Perhaps even more shocking is that many of the 1000
volunteer translators have not yet been allocated any
accommodation - they will be working at over 300 events in
the next 3 days and some feel just a bit pissed off that
their basic welfare hasn't been guaranteed.

This is not meant to be critical - the translators also say
that the general organisation and treatment of the
translators is much better than at Florence, although this
is a lot to do with a political campaign by the translators
to secure better working conditions and more input into the
organisational process.

2. Remaining Problems over the Next European-wide Day of
Action

From 9.30 until early afternoon, a preparatory meeting for
Sunday's Assembly of the Social Movements took place at the
Bobigny site.

It took the same format as yesterday's debacle to decide
the next ESF in London 2004: Sophie Zapharie of ATTAC-LCR
and SNUIPP-FSU (French teachers union) chaired the debate,
strongly attempting to impose her view of the proceedings
onto attempts to arrive at a consensus. Her main technique,
and she has a sense of humour at least, was to say what was
'reasonable' and that any other position was
'unreasonable'.

A continuous queue of speakers managed to keep the
discussion going for hour after hour. The objective was to
try and find an agreement of the European Social Movements
(I use the term in its widest possible sense - there wasn't
much social or movement about this lot) on a European-wide
day of action for next year. In brief, there was
disagreement on three core issues:

- date
- theme
- nature of action

Three dates were discussed: February 15th, March 20th, May
9th

Three themes were proposed: anti-war, social issues,
European constitution

Two types of action: mass demonstrations and popular
assemblies

There isn't space to go into all the bullshit arguments
that some people came out with about what demonstrations
are for and so on. In short, most people want a day of
action not assemblies, but the assembly idea was proposed
by ATTAC around a day of action on the European
constitution.

The SWP argued that assemblies make us look weak as a
movement - we are a movement of the streets and the
workplaces, apparently. They had a point that the European
constitution would not get millions out on either the
streets or in assemblies, but this brought home the very
different political realities conditioning the arguments.
The fact that the SWP don't want to try and engage the UK
people about the constitution shows their very simplistic
form of politics - protest, protest, protest. But ATTAC's
idea for an assembly is undoubtedly due to its specific
context in which an anti-war rally would not mobilise, and
their far more sophisticated understanding of how the EU is
constitutionalising neoliberalism. There were positions in
between, but noone stated the blindingly obvious - lets
have both demonstrations 'and' assemblies.

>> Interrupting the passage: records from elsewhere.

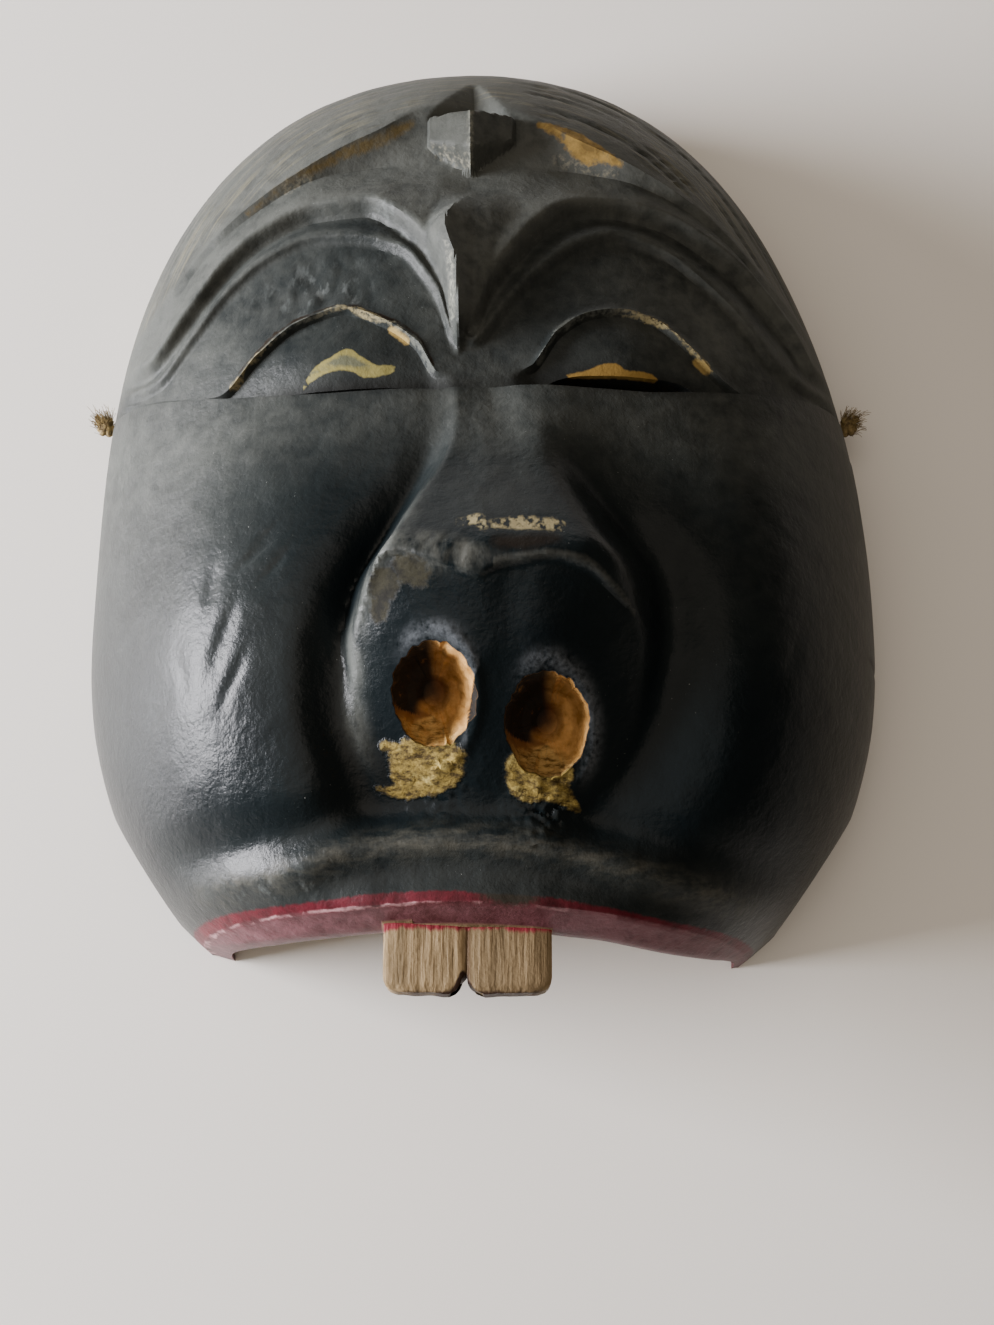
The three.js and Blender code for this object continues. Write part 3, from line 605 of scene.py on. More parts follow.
def face_height(x, y):
    """The finished front, kept just inside the box of the part."""
    crack = CRACK_DEPTH * bell(crack_line(x, y), CRACK_WIDTH) * smooth(CRACK_START, 74, x)
    return np.minimum(plain_height(x, y) + marks(x, y) - crack, cad_box[1][2] / MM - 0.05)


FRONT_COLUMNS, CROWN_ROWS = 236, 46


def rim_end(line, sign):
    """Where a line across the face meets the outline."""
    x = sign * HALF_WIDTH * 0.96
    for _ in range(40):
        x = (x + lean(line(x)) + sign * half_at(line(x))) / 2
    return float(x)


def plan_row(line, offset):
    """A row of the mesh in plan, along a line, from rim to rim and closer in the middle."""
    def moved(x):
        return line(x) + offset * length_up(line, x)
    left, right = rim_end(moved, -1), rim_end(moved, 1)
    u = np.linspace(-1, 1, FRONT_COLUMNS + 1)
    share = u - 0.36 * np.sin(2 * np.pi * u) / (2 * np.pi)
    x = left + (right - left) * (0.5 + share / 2)
    return np.stack([x, moved(x)], -1)


def crown_row():
    """The outline above the hair, from rim to rim over the crown."""
    power = CROWN_POWER
    start_y = plan_row(hair_edge, CUT)[0][1]
    start = math.asin(((start_y - WIDEST_Y) / (CROWN_Y - WIDEST_Y)) ** (power / 2))
    angle = math.pi - start - (math.pi - 2 * start) * np.linspace(0, 1, FRONT_COLUMNS + 1)
    y = WIDEST_Y + (CROWN_Y - WIDEST_Y) * np.abs(np.sin(angle)) ** (2 / power)
    reach = HALF_WIDTH * np.abs(np.cos(angle)) ** (2 / power)
    return np.stack([lean(y) + np.sign(np.cos(angle)) * reach, y], -1)


def front_rows():
    """Rows from the mouth to the crown: each stop is a carved line and the steps up to it."""
    stops = [
        (plan_row(roll_line, -3), 12), (plan_row(roll_line, 0), 8), (plan_row(nose_base, 0), 14),
        (plan_row(lambda x: -45 + 0.0006 * x * x, 0), 30),
        (plan_row(lambda x: NOSE_TIP + 0.003 * x * x, 0), 26),
        (plan_row(ledge, -4), 52), (plan_row(ledge, -CUT), 6), (plan_row(ledge, CUT), 4),
        (plan_row(lid, -CUT), 16), (plan_row(lid, CUT), 4), (plan_row(fold, -CUT), 24),
        (plan_row(fold, CUT), 4), (plan_row(brow, -BROW_CUT), 8), (plan_row(brow, BROW_CUT), 5),
        (plan_row(hair_foot, 0), 18), (plan_row(hair_edge, 0), 22),
    ]
    rows = [plan_row(mouth_line, 0)]
    for row, steps in stops:
        low = rows[-1]
        rows += [low + (row - low) * (k / steps) for k in range(1, steps + 1)]
    low, crown = rows[-1], crown_row()
    for k in range(1, CROWN_ROWS + 1):
        t = k / CROWN_ROWS
        rows.append(low + (crown - low) * t * (1.5 - 0.5 * t * t))
    return np.array(rows)


def grid_border(levels, count):
    """Numbers of the points around a grid, in turn."""
    top = (levels - 1) * count
    return [*range(count - 1), *[n * count + count - 1 for n in range(levels - 1)],
            *[top + n for n in range(count - 1, 0, -1)], *[n * count for n in range(levels - 1, 0, -1)]]


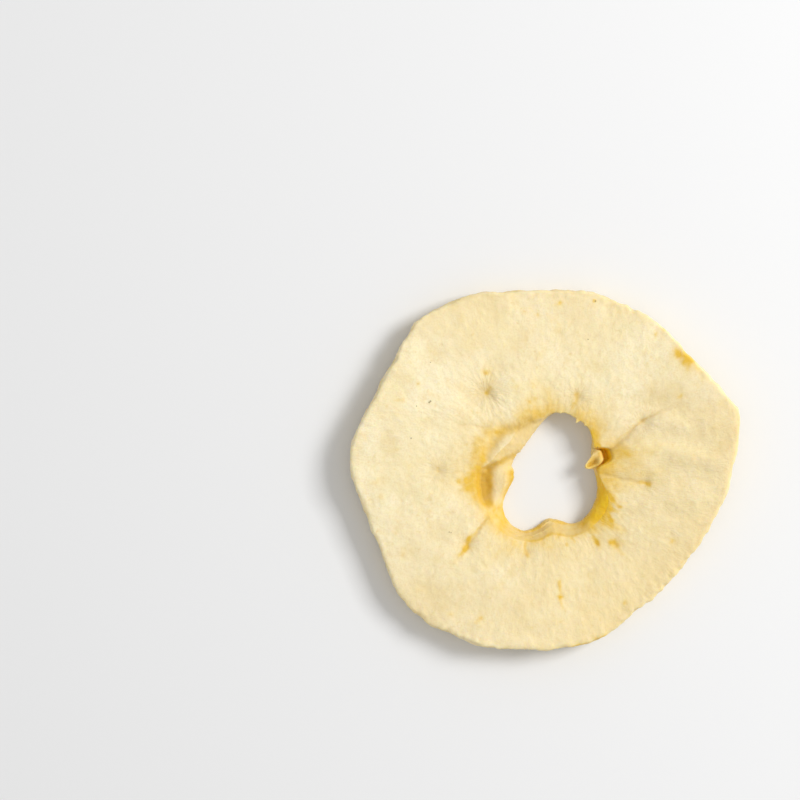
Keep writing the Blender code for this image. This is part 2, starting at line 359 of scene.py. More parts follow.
def mouth_radius(angle):
    """The core hole's top edge, opened by the seed chambers."""
    radius = np.full(angle.shape, CUT_RADIUS)
    for near, depth, _ in stretches(angle, SEED_CHAMBERS, arc_window):
        radius += depth * near
    *lip, depth = TORN_LIP
    return radius - depth * arc_spot(angle, *lip)


def throat_radius(angle):
    """The core hole's bottom edge, cut back under the mouth and narrowed by the shelves."""
    *cut, back = UNDERCUT
    radius = mouth_radius(angle) - LEAST_SHELF + back * arc_window(angle, *cut)
    for near, depth, through in stretches(angle, SEED_CHAMBERS, arc_window):
        radius -= (1 - through) * depth * near
    for near, reach in stretches(angle, SHELVES):
        radius -= reach * near
    return radius


def outward_share(radius, angle):
    """0 at the hole's cut, 1 at the rim."""
    return np.clip((radius - CUT_RADIUS) / (rim_radius(angle) - CUT_RADIUS), 0, 1)


def warp(radius, angle):
    """How far drying has lifted the flesh off the surface it lies on."""
    lift = sum(rise * near for near, rise in stretches(angle, RIM_RISES))
    return lift * outward_share(radius, angle) ** WARP_POWER


def place(radius, angle):
    """The point in the ring's frame at a radius and angle about the hole."""
    heading = np.radians(angle)
    return HOLE_X + radius * np.cos(heading), HOLE_Y + radius * np.sin(heading)


def spots(x, y, table):
    """For rows that start with x and y: the distance to each, and the rest."""
    for spot_x, spot_y, *values in table:
        yield np.hypot(x - spot_x, y - spot_y), *values


def underside_dimples(x, y):
    """The distances to the faint dimples of the lower face."""
    for index in range(LOWER_DIMPLES):
        spot_x, spot_y = place(LOWER_DIMPLE_CIRCLE, 360 * index / LOWER_DIMPLES)
        yield np.hypot(x - spot_x, y - spot_y)


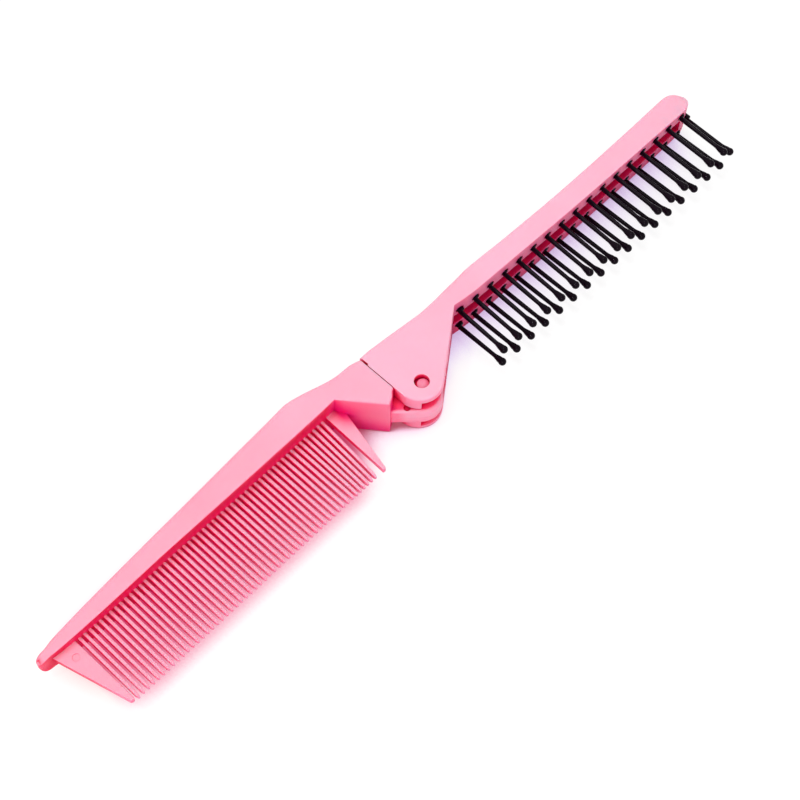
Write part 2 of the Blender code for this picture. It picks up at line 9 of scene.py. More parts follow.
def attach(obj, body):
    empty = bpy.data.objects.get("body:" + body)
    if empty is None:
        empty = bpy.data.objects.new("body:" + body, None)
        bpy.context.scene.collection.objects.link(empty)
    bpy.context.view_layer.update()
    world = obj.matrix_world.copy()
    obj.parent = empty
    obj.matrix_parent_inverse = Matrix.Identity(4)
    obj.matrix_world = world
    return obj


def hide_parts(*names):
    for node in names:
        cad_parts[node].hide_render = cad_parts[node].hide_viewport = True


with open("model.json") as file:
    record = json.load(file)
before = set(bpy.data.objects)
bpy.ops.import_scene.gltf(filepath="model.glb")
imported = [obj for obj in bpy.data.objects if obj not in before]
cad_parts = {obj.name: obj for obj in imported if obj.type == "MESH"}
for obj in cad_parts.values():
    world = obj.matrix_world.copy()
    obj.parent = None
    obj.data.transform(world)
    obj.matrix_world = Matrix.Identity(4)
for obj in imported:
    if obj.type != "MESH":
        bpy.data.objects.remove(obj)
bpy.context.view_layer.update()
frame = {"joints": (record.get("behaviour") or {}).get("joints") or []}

HINGE = Vector(frame["joints"][0]["pos_m"])

# Whole part
COMB_REACH = 0.105
BRUSH_REACH = 0.108
HALF_THICKNESS = 0.007
BACK_HEIGHT = 0.01475
SEAM_SETBACK = 0.0058
SEAM_GAP = 0.0002
SEAM_ROUND_DROP = 0.0005
SEAM_ROUND_LENGTH = 0.0025
OVERRUN = 0.001
EMBED = 0.001

# Comb spine
CREST_RISE = 0.00395
SPINE_WIDTH = 0.0074
BACK_FILLET = 0.0012
FRONT_FILLET = 0.0003
HINGE_FILLET = 0.00075
HINGE_FILLET_RUN = 0.0025
NOSE_LENGTH = 0.003
NOSE_CORNER_SHARE = 0.3
NOSE_BLUNTNESS = 3.2
CREST_SHARES = (
    (0.0, 0.0), (0.067, 0.07), (0.086, 0.13), (0.114, 0.165), (0.133, 0.24), (0.162, 0.44),
    (0.181, 0.6), (0.21, 0.81), (0.238, 0.97), (0.25, 1.0), (0.267, 0.975), (0.295, 0.92),
    (0.39, 0.81), (0.543, 0.645), (0.667, 0.53), (0.829, 0.37), (0.914, 0.28), (0.943, 0.24),
    (0.971, 0.14), (1.0, 0.0),
)
WIDTH_SHARES = (
    (0.0, 0.7), (0.162, 0.74), (0.181, 0.82), (0.21, 0.94), (0.25, 1.04), (0.295, 1.0),
    (0.39, 0.93), (0.543, 0.8), (0.667, 0.7), (0.829, 0.59), (0.943, 0.445), (0.98, 0.31), (1.0, 0.27),
)
COMB_HALF_SHARES = (
    (0.0, 1.0), (0.295, 1.0), (0.571, 0.87), (0.829, 0.69), (0.943, 0.53), (0.98, 0.44), (1.0, 0.4),
)
DRAFT_SHARE = 0.086
BLOCK_DRAFT_SHARE = -0.03

# Comb block beside the hinge
BLOCK_LEFT = 0.0173
BLOCK_FOOT_X = 0.0095
BLOCK_FOOT_Y = 0.00105
BLOCK_SEAM_Y = 0.0034
BLOCK_HEEL_SHARES = ((0.56, 0.48), (0.82, 0.87))

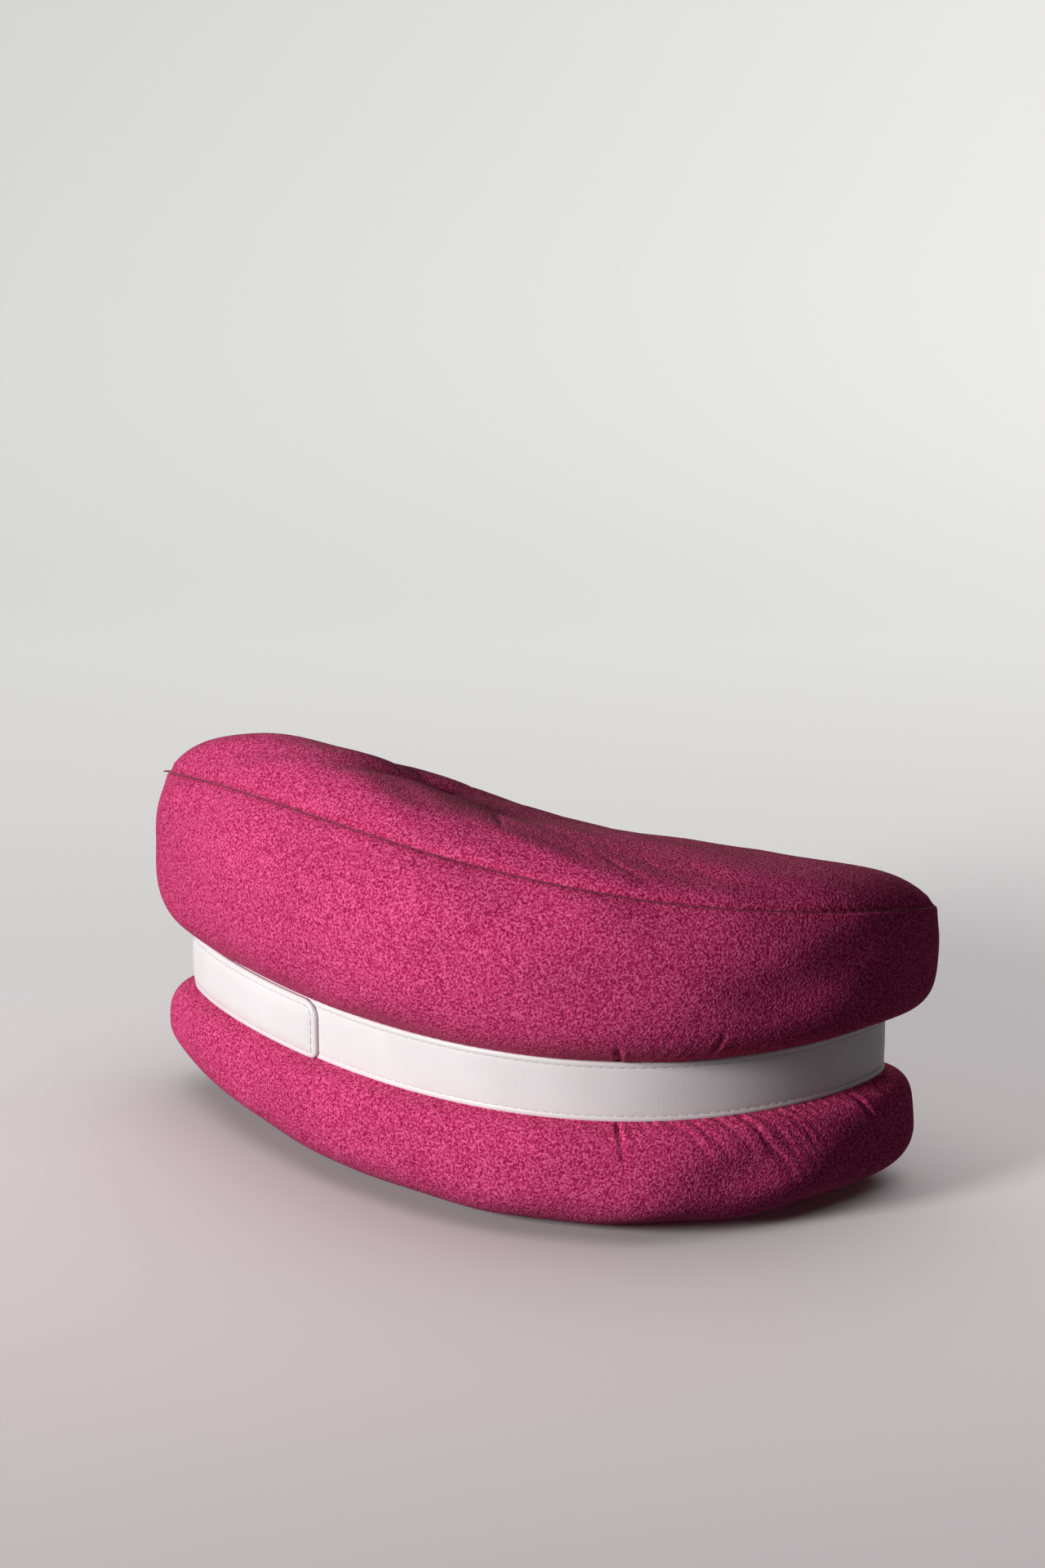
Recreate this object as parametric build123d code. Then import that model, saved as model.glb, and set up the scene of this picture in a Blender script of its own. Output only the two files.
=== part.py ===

I talked to a lot of people today inside the meeting and
the volunteers; most thought that just another
demonstration was a waste of the knowledge and dynamism we
have built up in the last few years. The Italian delegation
wanted a demo about the EU, neoliberalism and war; but
there was little desire of these people to actually engage
with the public on issues other than having a big demo.

There was much more said. In the end, it appears that there
will be a world-wide demo on 20 March to coincide with the
Iraq invasion. But the date of the European-demo remains
undecided because of the politics of getting the trade
union to march on May 9 after May 1st, with particular
deference to the German situation.

This will be decided on Sunday but what is interesting is
how the Assembly meeting on Sunday, which in Florence had
15,000 activists, is put together by the same individuals
involved in the ESF French and European process - there are
very few people pulling a lot of strings here and there is
no process for democratic representation in the Assembly.